• _DATA LINES_:
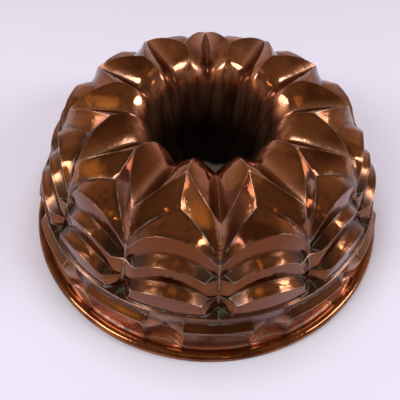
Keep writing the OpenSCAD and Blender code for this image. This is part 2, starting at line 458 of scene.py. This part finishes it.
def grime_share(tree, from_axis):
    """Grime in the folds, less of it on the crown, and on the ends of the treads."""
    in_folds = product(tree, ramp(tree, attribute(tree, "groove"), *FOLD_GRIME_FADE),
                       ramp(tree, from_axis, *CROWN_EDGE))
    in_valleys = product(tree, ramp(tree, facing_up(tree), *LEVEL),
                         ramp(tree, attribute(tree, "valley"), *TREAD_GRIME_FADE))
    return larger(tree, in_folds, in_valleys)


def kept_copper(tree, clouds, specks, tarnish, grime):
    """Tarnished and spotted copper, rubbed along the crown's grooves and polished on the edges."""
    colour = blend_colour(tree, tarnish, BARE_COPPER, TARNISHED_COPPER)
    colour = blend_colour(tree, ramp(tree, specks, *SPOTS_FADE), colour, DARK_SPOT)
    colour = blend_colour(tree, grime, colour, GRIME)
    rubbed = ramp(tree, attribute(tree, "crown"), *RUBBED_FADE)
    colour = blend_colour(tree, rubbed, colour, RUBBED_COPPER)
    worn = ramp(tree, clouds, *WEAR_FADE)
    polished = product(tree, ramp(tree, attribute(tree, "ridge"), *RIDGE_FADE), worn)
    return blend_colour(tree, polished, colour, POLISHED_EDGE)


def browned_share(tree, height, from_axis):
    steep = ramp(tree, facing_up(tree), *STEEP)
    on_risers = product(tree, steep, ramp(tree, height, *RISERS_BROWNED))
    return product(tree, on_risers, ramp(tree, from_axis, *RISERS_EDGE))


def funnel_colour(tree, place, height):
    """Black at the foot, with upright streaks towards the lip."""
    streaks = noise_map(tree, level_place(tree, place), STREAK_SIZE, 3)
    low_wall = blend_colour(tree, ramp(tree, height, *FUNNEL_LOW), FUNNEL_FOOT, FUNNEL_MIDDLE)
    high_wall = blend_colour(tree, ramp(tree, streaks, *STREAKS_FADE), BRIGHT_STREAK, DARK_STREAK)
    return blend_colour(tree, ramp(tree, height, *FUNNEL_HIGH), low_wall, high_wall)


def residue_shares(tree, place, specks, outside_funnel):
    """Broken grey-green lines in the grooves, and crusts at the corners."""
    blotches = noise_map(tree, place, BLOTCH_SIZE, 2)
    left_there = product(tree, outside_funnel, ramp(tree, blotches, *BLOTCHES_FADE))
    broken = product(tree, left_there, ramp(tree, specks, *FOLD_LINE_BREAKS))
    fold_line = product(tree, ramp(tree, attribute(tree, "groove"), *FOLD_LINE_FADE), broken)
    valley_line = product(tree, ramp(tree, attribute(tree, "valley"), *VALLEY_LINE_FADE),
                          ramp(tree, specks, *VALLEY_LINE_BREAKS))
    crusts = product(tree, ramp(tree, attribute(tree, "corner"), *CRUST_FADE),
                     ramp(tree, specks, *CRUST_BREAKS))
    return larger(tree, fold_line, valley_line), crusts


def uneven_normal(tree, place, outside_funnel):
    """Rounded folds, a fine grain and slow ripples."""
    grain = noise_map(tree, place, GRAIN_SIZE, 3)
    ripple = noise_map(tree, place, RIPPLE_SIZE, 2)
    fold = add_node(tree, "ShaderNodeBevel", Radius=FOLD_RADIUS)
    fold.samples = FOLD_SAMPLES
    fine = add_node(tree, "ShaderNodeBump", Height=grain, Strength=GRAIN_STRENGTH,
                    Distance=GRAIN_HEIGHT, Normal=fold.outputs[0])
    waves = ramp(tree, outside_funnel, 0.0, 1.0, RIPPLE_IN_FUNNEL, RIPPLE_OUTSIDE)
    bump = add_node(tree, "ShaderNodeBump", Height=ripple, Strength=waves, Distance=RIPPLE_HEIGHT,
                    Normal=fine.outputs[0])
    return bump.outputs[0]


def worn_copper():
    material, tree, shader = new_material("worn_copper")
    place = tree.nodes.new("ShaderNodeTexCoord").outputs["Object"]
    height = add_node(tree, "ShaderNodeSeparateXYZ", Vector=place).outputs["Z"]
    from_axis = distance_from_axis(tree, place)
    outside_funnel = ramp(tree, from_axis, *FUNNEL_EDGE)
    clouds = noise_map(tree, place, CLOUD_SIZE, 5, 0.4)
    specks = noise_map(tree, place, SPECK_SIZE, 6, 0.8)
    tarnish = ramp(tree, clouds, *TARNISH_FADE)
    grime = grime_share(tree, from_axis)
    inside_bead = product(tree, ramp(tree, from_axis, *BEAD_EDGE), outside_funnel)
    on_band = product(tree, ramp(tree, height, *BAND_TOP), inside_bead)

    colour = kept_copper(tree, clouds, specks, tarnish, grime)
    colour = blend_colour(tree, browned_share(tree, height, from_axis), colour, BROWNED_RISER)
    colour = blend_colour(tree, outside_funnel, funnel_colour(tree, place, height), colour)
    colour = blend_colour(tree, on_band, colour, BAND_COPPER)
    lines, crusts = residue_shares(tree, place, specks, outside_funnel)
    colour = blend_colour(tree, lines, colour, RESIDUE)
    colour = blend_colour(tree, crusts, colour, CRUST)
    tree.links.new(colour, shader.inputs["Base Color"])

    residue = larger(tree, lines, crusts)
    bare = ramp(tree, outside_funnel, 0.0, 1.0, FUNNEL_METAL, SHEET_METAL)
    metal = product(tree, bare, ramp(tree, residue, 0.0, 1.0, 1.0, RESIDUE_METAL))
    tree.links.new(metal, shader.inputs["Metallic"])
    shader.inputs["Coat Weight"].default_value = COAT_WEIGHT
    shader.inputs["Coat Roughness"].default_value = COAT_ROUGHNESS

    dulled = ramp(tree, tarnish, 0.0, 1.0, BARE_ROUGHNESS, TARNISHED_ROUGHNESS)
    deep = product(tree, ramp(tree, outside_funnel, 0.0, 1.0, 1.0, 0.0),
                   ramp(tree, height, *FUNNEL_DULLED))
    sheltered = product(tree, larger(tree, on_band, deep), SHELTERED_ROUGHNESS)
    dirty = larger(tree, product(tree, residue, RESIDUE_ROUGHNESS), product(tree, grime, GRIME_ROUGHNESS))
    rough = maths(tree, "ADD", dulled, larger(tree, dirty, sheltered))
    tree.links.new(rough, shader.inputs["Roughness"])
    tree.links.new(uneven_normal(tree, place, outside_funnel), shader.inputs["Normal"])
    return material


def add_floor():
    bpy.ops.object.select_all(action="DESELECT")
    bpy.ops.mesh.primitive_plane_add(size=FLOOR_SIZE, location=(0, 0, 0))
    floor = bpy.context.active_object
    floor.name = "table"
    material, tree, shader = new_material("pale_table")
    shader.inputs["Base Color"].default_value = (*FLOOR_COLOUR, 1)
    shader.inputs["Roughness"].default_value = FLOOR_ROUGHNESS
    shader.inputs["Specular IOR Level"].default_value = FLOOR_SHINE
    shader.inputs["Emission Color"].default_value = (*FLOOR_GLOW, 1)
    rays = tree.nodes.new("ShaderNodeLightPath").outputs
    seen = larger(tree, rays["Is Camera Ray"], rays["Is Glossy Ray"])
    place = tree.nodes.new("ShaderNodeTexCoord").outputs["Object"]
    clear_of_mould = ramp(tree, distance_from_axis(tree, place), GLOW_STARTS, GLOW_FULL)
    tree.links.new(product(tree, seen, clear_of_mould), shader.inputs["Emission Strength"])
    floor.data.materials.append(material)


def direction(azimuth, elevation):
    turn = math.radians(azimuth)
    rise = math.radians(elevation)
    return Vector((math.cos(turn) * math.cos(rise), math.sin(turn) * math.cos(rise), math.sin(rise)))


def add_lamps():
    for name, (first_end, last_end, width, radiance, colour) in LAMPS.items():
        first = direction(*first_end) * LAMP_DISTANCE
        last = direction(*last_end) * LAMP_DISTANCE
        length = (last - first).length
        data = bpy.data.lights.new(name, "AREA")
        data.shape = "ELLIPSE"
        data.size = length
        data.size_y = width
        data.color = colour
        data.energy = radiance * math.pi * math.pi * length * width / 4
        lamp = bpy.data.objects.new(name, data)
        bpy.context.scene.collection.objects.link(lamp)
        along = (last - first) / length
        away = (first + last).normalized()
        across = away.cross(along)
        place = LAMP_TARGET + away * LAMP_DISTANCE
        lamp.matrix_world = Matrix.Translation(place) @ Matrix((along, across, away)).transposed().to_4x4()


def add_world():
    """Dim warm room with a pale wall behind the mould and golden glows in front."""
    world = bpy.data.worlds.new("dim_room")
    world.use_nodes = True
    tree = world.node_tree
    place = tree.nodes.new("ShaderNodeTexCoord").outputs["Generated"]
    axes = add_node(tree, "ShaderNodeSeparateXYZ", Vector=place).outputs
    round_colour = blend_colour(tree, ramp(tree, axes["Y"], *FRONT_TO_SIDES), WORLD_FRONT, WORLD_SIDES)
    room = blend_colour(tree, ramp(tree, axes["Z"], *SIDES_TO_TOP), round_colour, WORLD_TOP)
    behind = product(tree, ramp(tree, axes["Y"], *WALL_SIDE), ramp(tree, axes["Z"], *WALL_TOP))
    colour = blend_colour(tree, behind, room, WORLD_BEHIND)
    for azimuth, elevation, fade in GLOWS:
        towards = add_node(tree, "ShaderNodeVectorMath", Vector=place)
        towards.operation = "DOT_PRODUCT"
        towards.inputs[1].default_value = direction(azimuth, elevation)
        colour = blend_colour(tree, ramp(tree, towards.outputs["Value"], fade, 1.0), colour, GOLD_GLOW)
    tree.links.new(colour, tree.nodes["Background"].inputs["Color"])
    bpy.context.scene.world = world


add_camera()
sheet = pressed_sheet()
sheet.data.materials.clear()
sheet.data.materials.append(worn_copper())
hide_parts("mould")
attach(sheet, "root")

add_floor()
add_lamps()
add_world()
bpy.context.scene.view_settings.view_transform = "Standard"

• _SET PROBLEM_:
In this exercise, copy only the lines from the opening line of the material through the line where "return larger(tree, in_folds, in_valleys)" appears.

• _ANSWER IN FULL_:
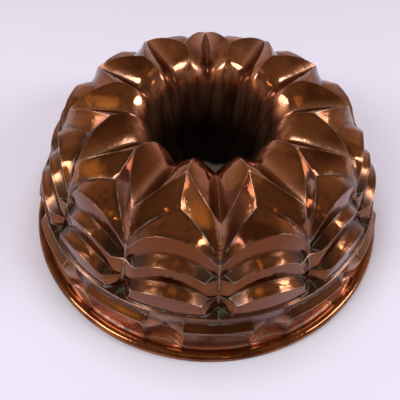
Keep writing the OpenSCAD and Blender code for this image. This is part 2, starting at line 458 of scene.py. This part finishes it.
def grime_share(tree, from_axis):
    """Grime in the folds, less of it on the crown, and on the ends of the treads."""
    in_folds = product(tree, ramp(tree, attribute(tree, "groove"), *FOLD_GRIME_FADE),
                       ramp(tree, from_axis, *CROWN_EDGE))
    in_valleys = product(tree, ramp(tree, facing_up(tree), *LEVEL),
                         ramp(tree, attribute(tree, "valley"), *TREAD_GRIME_FADE))
    return larger(tree, in_folds, in_valleys)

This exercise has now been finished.